2. Make a new dessert for the first time

This year, I’ve made it my mission to make a homemade pumpkin pie for the first time (complete with leaves that I ordered cut-outs for). In the past, I was always so busy that I didn’t slow down to prioritize something like that, but with what feels like all the time in the world, it’s something I’m excited to do. Making something for the family you’re seeing this year (or for yourself if you’re staying at home) could snowball into something you do every single year.


3. Master a festive drink recipe (or two)

Put down the red wine for a night and mix up a fun Christmas cocktail instead. From boozy takes on egg nog to cranberry-filled spirit, the opportunities to make your drink of choice a little more festive are endless. Master it now and whip it up for all your relatives at next year’s festivities.


4. Adopt a family (if you have the means)

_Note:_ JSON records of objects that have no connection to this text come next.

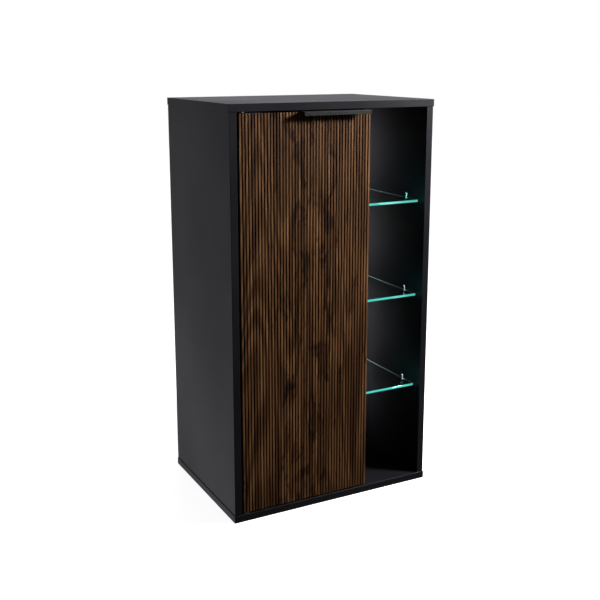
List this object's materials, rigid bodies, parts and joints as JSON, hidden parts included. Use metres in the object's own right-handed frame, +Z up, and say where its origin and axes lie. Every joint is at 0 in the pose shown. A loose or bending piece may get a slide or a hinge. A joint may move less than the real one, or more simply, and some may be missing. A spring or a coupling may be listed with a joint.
{
  "type": "media cabinet",
  "caption": "Upright black media cabinet with a fluted walnut door and an open side bay of edge-lit glass shelves.",
  "frame": {"origin": "on the floor under the middle of the overall box, the edge pull's reach included", "axes": "+Z up, the front and its door face -Y, +X to the right when seen from the front"},
  "size_m": [0.55, 0.41, 1],
  "materials": {
    "black_laminate": "satin black laminate on chipboard",
    "walnut": "open-pored dark walnut, satin",
    "back_board": "matt black fibreboard",
    "clear_glass": "clear float glass, polished edges, lit from the rear edge",
    "chrome": "bright chrome",
    "black_metal": "satin black powder coat",
    "zinc_steel": "zinc-plated steel",
    "beech": "plain beech",
    "clear_plastic": "soft translucent plastic",
    "black_plastic": "moulded, fine grain",
    "magnet": "sintered ferrite",
    "led_lamp": "lit diffuser"
  },
  "bodies": {
    "carcass": {"top_board": "black_laminate", "bottom_board": "black_laminate", "left_side": "black_laminate", "right_side": "black_laminate", "divider": "black_laminate", "back_panel": "back_board", "shelf_lower": "black_laminate", "shelf_middle": "black_laminate", "shelf_upper": "black_laminate", "dowels": "beech", "back_panel_screws": "zinc_steel", "cable_grommet": "black_plastic", "wall_bracket": "zinc_steel", "bracket_screws": "zinc_steel", "shelf_pins": "zinc_steel", "glass_shelf_lower": "clear_glass", "glass_shelf_middle": "clear_glass", "glass_shelf_upper": "clear_glass", "glass_supports": "chrome", "glass_pads": "clear_plastic", "led_clips": "chrome", "led_lamps": "led_lamp", "catch_body": "black_plastic", "catch_magnet": "magnet", "catch_screws": "zinc_steel", "door_bumpers": "clear_plastic", "pivot_bushes": "black_plastic"},
    "door": {"fluted_face": "walnut", "door_core": "walnut", "edge_pull": "black_metal", "pull_screws": "black_metal", "pivot_plates": "black_metal", "pivot_pins": "zinc_steel", "top_plate_screws": "black_metal", "bottom_plate_screws": "black_metal", "striker_plate": "zinc_steel", "striker_screws": "zinc_steel"}
  },
  "joints": [
    {"name": "door_hinge", "type": "hinge", "parent": "carcass", "child": "door", "pos_m": [-0.2425, -0.175, 0.5], "axis": [0, 0, -1], "range_deg": [0, 105]}
  ]
}
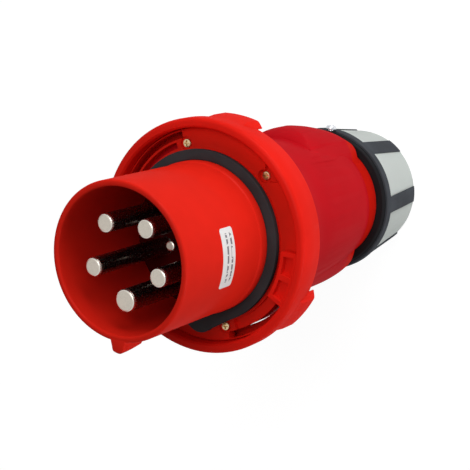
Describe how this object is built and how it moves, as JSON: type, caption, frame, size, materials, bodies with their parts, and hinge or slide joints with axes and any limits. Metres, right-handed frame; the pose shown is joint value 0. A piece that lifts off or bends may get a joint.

If you’ve never adopted a family for gift-giving, there are few things that feel quite as good during the holidays. You get assigned a family to bring Christmas cheer to, from providing gifts for children to giving a gift card for groceries. One of my favorite memories of Christmas is going shopping for gifts for these kids with my mom and picking themes to go for each kids’ age, and having fun with it is just as easily done online.


5. Make handmade cards

In our office, our Associate Editor Beth’s mom is known for making beautiful, handmade cards (which we’ve all had the treat of receiving a time or two.) There’s nothing wrong with store-bought, but there’s something about her beautiful cards that make them impossible to ever part with, and you can tell how much thought and love went into every single one. Round up the supplies to put together your own cards and send them to your loved ones this year—it’s something that’ll bring a little bit of extra joy to anyone who receives one.


6. Send those closest to you an ornament that reminds you of them

There’s nothing like the joy of going to decorate your tree and getting to look through all of the ornaments you accumulated throughout the years (and haven’t thought about since you put your tree away last January). Add to your friend’s and family’s collections by sending them an ornament that reminds you of them. Did your best friend drink all the white wine they could muster this year? This is perfect for them (and will make them smile when they hang it up for years to come). Find something that captures their current selves—for better or for worse—and get them something to remember it.


7. Go on a drive to look at decorations in your neighborhood

If this is a tradition you already have, good news: it’s one that’s still safe this year; if not, it’s the perfect way to feel festive while staying socially-distanced. Load up in the car with your quarantine crew, some hot chocolate, and your favorite Christmas songs, and drive around for a night to admire your town’s decorations. Spice it up by all voting for your favorite house at the end of the night.


8. Plan a cookie exchange

So, you might not be able to see your friends for your usual Secret Santa this year—you can still keep the love coming by planning a cookie exchange with one another. Set a date for an exchange, pick out your favorite Christmas cookie recipe, and drop off a container of them at everyone on the exchange’s doorstep with a note. It’ll remind you of how much you all care about one another, whether you’re together or not.


9. Make a Christmas playlist and share it with your friends

We all have our favorite Christmas songs (“Last Christmas” by WHAM! will always be the best, sorry Mariah Carey), but listening to someone else’s playlists to remind you of them can be a fun twist on your usual tunes. We all usually listen to The Everygirl’s Holiday Playlist in the office together, and every time I’ve listened to it in my apartment this year, it’s made me smile at the memories of singing each other’s favorite songs together while working. Have your friends make their own playlists and then set days that your group listens to each other’s at the same time—even though you aren’t together, it’ll feel like you are.


10. Have a holiday book club

We all watch as many Christmas movies as we can muster every December, but Christmas-related books fly way under the radar. Find a Christmasy novel and have your circle all read it at the same time (this one is an editor favorite) then host a video call, mix up Christmas cocktails, and discuss it together over some Christmas music on a December night.